Biography
Born in 1980 in Burgstädt, Saxony, André Wagner began his artistic work at an early age. In addition to photographic works, some of which were shown at the German Youth Photography Award in Berlin’s Martin Gropius Bau in 2000, he created graffiti works, some of them large-format, while still at school, together with his classmate at the time, the painter Lars Teichmann, among others. Further commissions in the field of graffiti art followed.

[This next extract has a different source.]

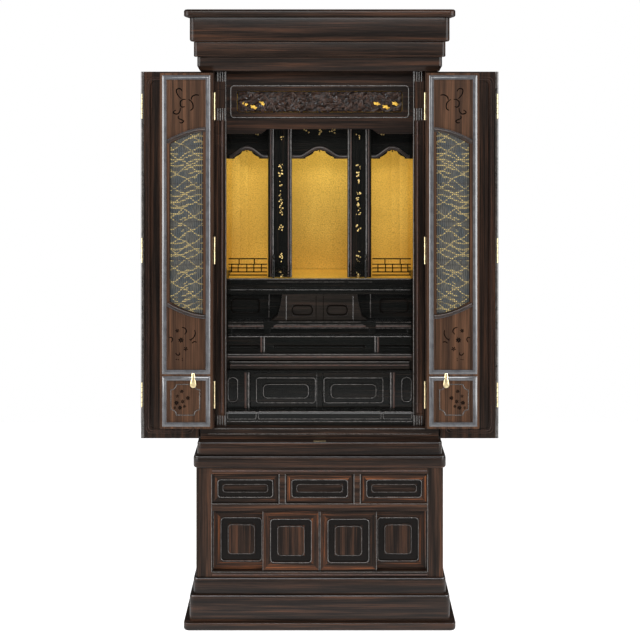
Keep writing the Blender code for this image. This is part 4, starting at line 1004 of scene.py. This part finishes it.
def barrel(x, y, z, radius=0.0027, length=0.0624):
    """Turned rod: a plain radius with narrow grooves between the knuckles, closed by small caps."""
    ends = np.linspace(z - length / 2, z + length / 2, KNUCKLES + 1)
    groove = np.repeat(ends[1:-1], 4) + np.tile([-0.0006, -0.0003, 0.0003, 0.0006], KNUCKLES - 1)
    heights = np.concatenate([[ends[0], ends[0]], groove, [ends[-1], ends[-1]]])
    radii = np.concatenate([[radius * 0.4, radius], np.tile([1.0, 0.72, 0.72, 1.0], KNUCKLES - 1) * radius,
                            [radius, radius * 0.4]])
    return lathe(radii, heights, x, y)


for side, hand in SIDES:
    names = [f"hinge_barrel_{hand}_{place}" for place in ("lower", "middle", "upper")]
    for name, z in zip(names, HINGE_HEIGHTS):
        low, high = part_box(name)
        middle = (low + high) / 2
        piece(name + "_turned", [barrel(middle.x, middle.y, z)], "cabinet", "brass", [name])
    low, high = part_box(f"outer_door_{hand}_hinged")
    fold = [barrel(side * 0.4064, low.y + 0.0009, z, 0.0024, 0.056) for z in HINGE_HEIGHTS]
    piece(f"fold_hinges_{hand}", fold, f"{hand}_outer_hinged", "brass")
print(2 * len(SIDES) * len(HINGE_HEIGHTS), "hinges")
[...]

Via graffiti art and street art André Wagner came to photography. Between 1999 and 2001 he trained as a photographer and since 2002 he has worked as a freelance photographer. During these years he mainly worked for magazines like “Stern”, “Rolling Stone” or “Geo”, and portrayed artists, musicians and sportsmen. Afterwards he turned to free projects as a photo artist. In the following years he participated in many solo and group exhibitions in renowned art galleries, museums and art associations and exhibited at art fairs in Germany and abroad.
In 2013 he took part in the 55th Venice Biennale at Palazzo Bembo. 2013 André Wagner had two solo exhibitions at the “Kunst Zürich” where he was nominated for the Zurich “Advancement Art Award”. In 2014 he was invited by the “Photokina” to show selected works from his monograph “Visions of Time” in a large solo exhibition. In 2017, André Wagner will have two museum exhibitions at the Museum Modern Art Altes Gaswerk Hünfeld and at the Kunstmuseum Moritzburg Halle (Saale) Kunstmuseum des Landes Sachsen-Anhalt, where a retrospective cross-section of his work will be shown. André Wagner has also been invited to realize several Art in Construction projects, such as the 2013 exhibition in Zurich in the Surgery and Hand Surgery FMH – or a large, multi-part installation for Mobimo Management in the ensemble “Am Pfingstweidpark”, also in Zurich. For the Düsseldorf Boston Consulting Group, he installed a 10 by 5 meter work.
Even in his early works his special interest in the elements fire, wind, water and earth was evident. At the beginning of his career as a photographic artist he created his so-called “fire drawings”: Photographs that show the traces of burning torches at night. These landscape pictures were taken.